The gate connects Arcos with the lower town on this side and was very important for defending the settlement from the east. It once had four towers. When it was restored in the 17th and 18th century, a small chapel was added to the upper part of the gate. I stood here watching rare cars go through.
If you continue up the hill, there will be a street curving along the cliff, so that there is a nice view of the white village on its slopes, right above the river. This is when I have decided to go all around the village because going among these white houses again will take me a few more hours to get to any familiar place in town.
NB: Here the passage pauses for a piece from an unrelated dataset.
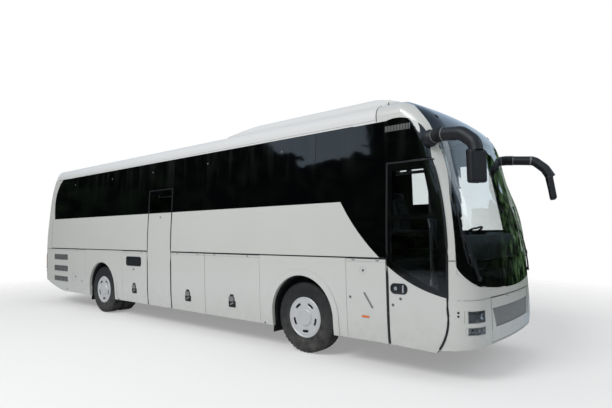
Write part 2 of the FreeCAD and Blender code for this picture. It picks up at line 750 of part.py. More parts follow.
def rear_end():
    """Upper rear wall, its window, the bumper with its lamps, and the engine lid."""
    lid_zone = box(tail - 100, tail + 260, -ENGINE_LID_HALF, ENGINE_LID_HALF,
                   ENGINE_LID_LOW, ENGINE_LID_HIGH)
    upper = panel(MIDDLE, box(tail - 100, WALL_TAIL, -FAR, FAR, waist, band)).cut(lid_zone)
    half, low, high = REAR_WINDOW
    glass_zone = box(tail - 100, tail + 500, -half, half, low, high)
    glass = pane(MIDDLE, glass_zone)
    keep("rear_glass", glass)
    upper = upper.cut(glass).cut(box(tail - 100, tail + 500, -half + 90, half - 90, low + 80, high - 80))
    lower = panel(MIDDLE, box(tail - 100, tail + 300, -FAR, FAR, 0, waist).cut(below_tail)).cut(lid_zone)
    lamps = []
    for side in (LEFT, RIGHT):
        pocket = box(tail - 100, tail + 150, side * TAIL_LAMP[0], side * FAR, TAIL_LAMP[1], TAIL_LAMP[2])
        lamps += lower.common(pocket).Solids
        lower = lower.cut(pocket)
    keep("tail_lamps", Part.Compound(lamps))
    keep("rear_bumper", lower)
    lid_box = box(tail - 100, tail + 260, -ENGINE_LID_HALF + gap / 2, ENGINE_LID_HALF - gap / 2,
                  ENGINE_LID_LOW + gap, ENGINE_LID_HIGH - END_GAP)
    return upper, panel(MIDDLE, lid_box)


upper, lid = rear_end()
ENGINE_AXIS = (end_surface(ENGINE_LID_HIGH, -1) + END_DEPTH, ENGINE_LID_HIGH - END_GAP - 5)
lid, lid_lugs = hinged(lid, ENGINE_AXIS[0], ENGINE_AXIS[1], (-250, 250), -34)
keep("engine_lid", lid)
for lug in lid_lugs:
    upper = upper.fuse(lug.common(skin))
keep("rear_wall", upper)

# ---------------------------------------------------------------- underframe, floor and cabin

NAMES = "|".join(sorted(size, key=len, reverse=True))
NOSE = "((body_length - mirror_reach) / 2)"
TAIL = "(%s - body_length)" % NOSE
FRONT = "(%s - front_overhang)" % NOSE
REAR = "(%s - wheelbase)" % FRONT


def bound(text):
    """An expression in the sheet's names, such as 'wall * 2'."""
    return re.sub(r"\b(%s)\b" % NAMES, r"Sizes.\1", str(text))


def block(x, y, z):
    """A box between two stations, two offsets across and two heights, each an expression."""
    made = doc.addObject("Part::Box", "block")
    for prop, axis, (low, high) in zip(("Length", "Width", "Height"), "xyz", (x, y, z)):
        made.setExpression("Placement.Base." + axis, bound(low))
        made.setExpression(prop, bound("(%s) - (%s)" % (high, low)))
    return made


def fused(name, parts):
    """One sub-part made of several primitives."""
    made = doc.addObject("Part::MultiFuse", name)
    made.Shapes = parts
    return keep_object(name, made)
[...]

The last morning when I was supposed to leave Arcos (for Ronda), it was slightly raining. It was Sunday, and so the microbus didn’t work. The landlady offered to borrow her umbrella (“which I could leave with the lady at the station counter who was her friend” – a truly small place, no doubt about that). The cloud, fortunately, soon disappeared. The station was 30 minutes away.
TIP: The easiest way to buy bus tickets would be online through the Spanish transportation company Comes. You just need to pick your destination, pay and the PDF of your ticket will be delivered by email, which is supposed to be shown to the bus driver.
Still, I had some time left and wanted to have another coffee along with those delicious Andalusian cider cookies. There was a bar, almost full (even though it wasn’t even 10 am), where I peeked in and asked if they have coffee. A waiter who was pouring a draft beer turned towards me, and so did all the guests.
“No coffee”, he said.
“Some juice maybe instead?”, I asked.
I am not really sure what my expression was like, but a few of those elderly guests holding their drinks came out to the street just to show me, waving their hands (and in Spanish, of course) that there was a hotel across the street “that served coffee and cookies”.
(By the way, the bus station counter was closed again, so I couldn’t have left that umbrella there after all.)